* Given instruction *
Repeat the listing in full. Nothing may be added or left out.

######

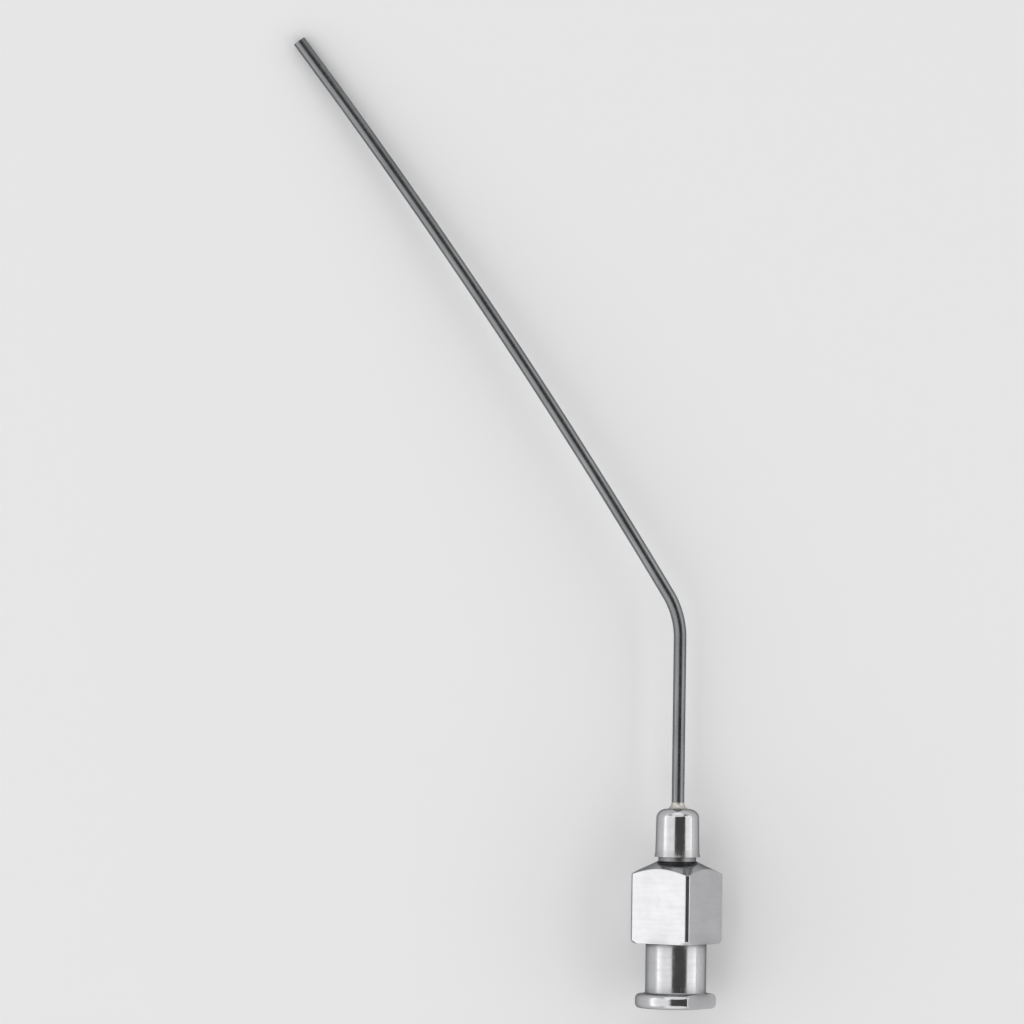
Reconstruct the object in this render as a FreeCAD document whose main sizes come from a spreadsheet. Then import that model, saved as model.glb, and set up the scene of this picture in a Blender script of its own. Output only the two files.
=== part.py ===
import FreeCAD, Part

import math
import os

import Sketcher

# Angled suction tube: a thin bent steel tube, soldered into a turned and milled lock hub.
# It lies as it comes to rest, on a long edge of the hub's square block and on the tube's tip.
# The origin is the centre of the socket's mouth. +Y runs along the hub towards the tube,
# the tube bends towards -X, and +Z is up. Lengths are in millimetres and angles in degrees.

Vector = FreeCAD.Vector

SIZES = {
    # suction tube
    "tube_diameter": 1.2,
    "tube_wall": 0.13,
    "straight_run": 16.2,
    "bend_radius": 8.0,
    "bend_angle": 31.6,
    "bow_radius": 630.0,
    "bow_run": 60.2,
    "tip_run": 3.0,
    "tip_rounding": 0.05,
    # lock lugs and neck of the hub
    "lug_diameter": 7.8,
    "lug_flats": 5.9,
    "lug_thickness": 1.4,
    "lug_rim": 0.5,
    "neck_diameter": 5.8,
    "neck_length": 4.75,
    "neck_fillet": 0.2,
    # square block, its turned corners and the cone above it
    "block_diameter": 8.8,
    "block_flats": 6.5,
    "block_length": 6.6,
    "block_chamfer": 0.3,
    "flats_turn": 32.7,
    "shoulder_slope": 25.0,
    # relief groove and collar
    "groove_diameter": 3.6,
    "groove_width": 0.4,
    "collar_diameter": 4.2,
    "collar_top_diameter": 4.06,
    "collar_length": 4.56,
    "foot_bead": 0.09,
    "foot_bead_length": 0.35,
    "crown_diameter": 2.4,
    "crown_length": 0.7,
    "crown_radius": 1.0,
    # tapered socket, and the bore that seats the tube
    "socket_diameter": 4.3,
    "socket_taper": 0.06,
    "socket_depth": 8.0,
    "socket_chamfer": 0.15,
    "drill_point": 118.0,
    "seat_stop": 0.95,
    # soldered joint
    "solder_gap": 0.05,
    "solder_cup": 0.3,
    "solder_reach": 0.4,
    "solder_height": 0.67,
    "solder_radius": 0.75,
}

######

* Task result *
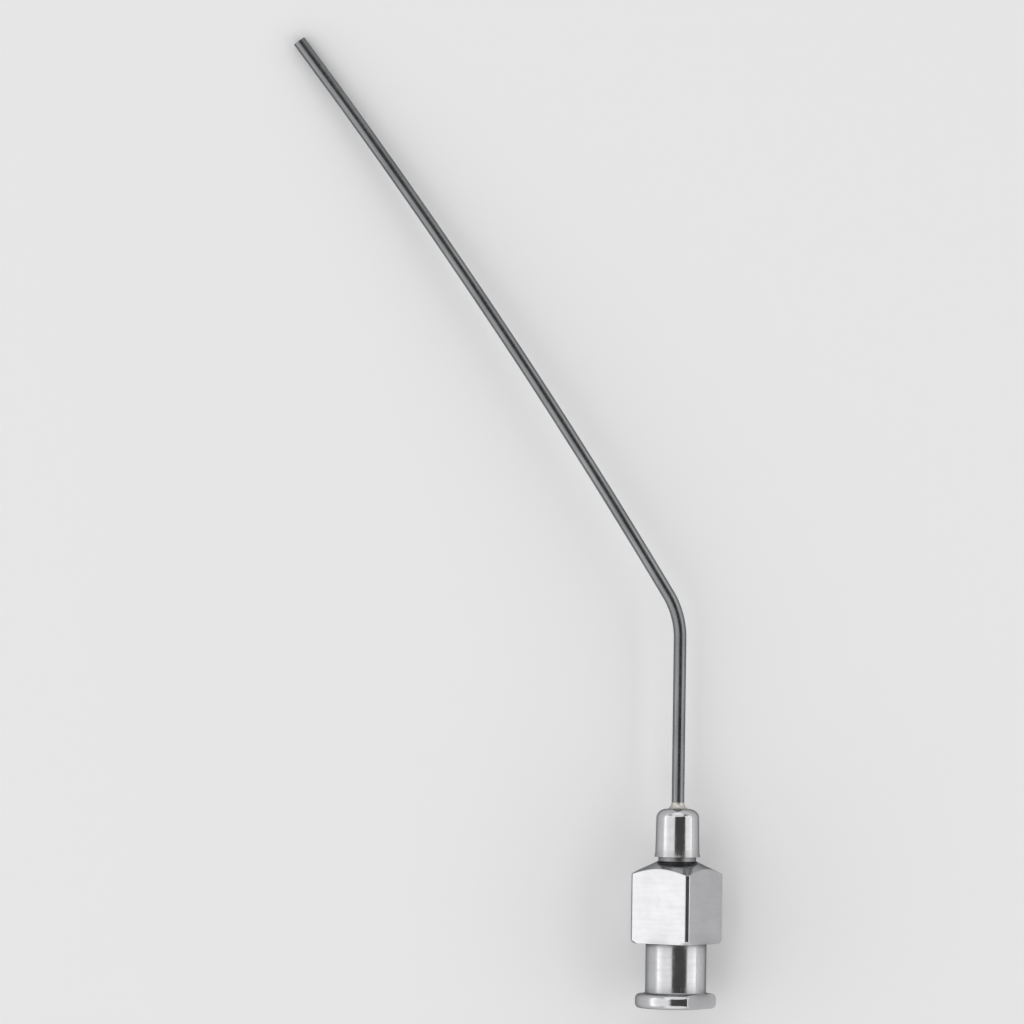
Reconstruct the object in this render as a FreeCAD document whose main sizes come from a spreadsheet. Then import that model, saved as model.glb, and set up the scene of this picture in a Blender script of its own. Output only the two files.
=== part.py ===
import FreeCAD, Part

import math
import os

import Sketcher

# Angled suction tube: a thin bent steel tube, soldered into a turned and milled lock hub.
# It lies as it comes to rest, on a long edge of the hub's square block and on the tube's tip.
# The origin is the centre of the socket's mouth. +Y runs along the hub towards the tube,
# the tube bends towards -X, and +Z is up. Lengths are in millimetres and angles in degrees.

Vector = FreeCAD.Vector

SIZES = {
    # suction tube
    "tube_diameter": 1.2,
    "tube_wall": 0.13,
    "straight_run": 16.2,
    "bend_radius": 8.0,
    "bend_angle": 31.6,
    "bow_radius": 630.0,
    "bow_run": 60.2,
    "tip_run": 3.0,
    "tip_rounding": 0.05,
    # lock lugs and neck of the hub
    "lug_diameter": 7.8,
    "lug_flats": 5.9,
    "lug_thickness": 1.4,
    "lug_rim": 0.5,
    "neck_diameter": 5.8,
    "neck_length": 4.75,
    "neck_fillet": 0.2,
    # square block, its turned corners and the cone above it
    "block_diameter": 8.8,
    "block_flats": 6.5,
    "block_length": 6.6,
    "block_chamfer": 0.3,
    "flats_turn": 32.7,
    "shoulder_slope": 25.0,
    # relief groove and collar
    "groove_diameter": 3.6,
    "groove_width": 0.4,
    "collar_diameter": 4.2,
    "collar_top_diameter": 4.06,
    "collar_length": 4.56,
    "foot_bead": 0.09,
    "foot_bead_length": 0.35,
    "crown_diameter": 2.4,
    "crown_length": 0.7,
    "crown_radius": 1.0,
    # tapered socket, and the bore that seats the tube
    "socket_diameter": 4.3,
    "socket_taper": 0.06,
    "socket_depth": 8.0,
    "socket_chamfer": 0.15,
    "drill_point": 118.0,
    "seat_stop": 0.95,
    # soldered joint
    "solder_gap": 0.05,
    "solder_cup": 0.3,
    "solder_reach": 0.4,
    "solder_height": 0.67,
    "solder_radius": 0.75,
}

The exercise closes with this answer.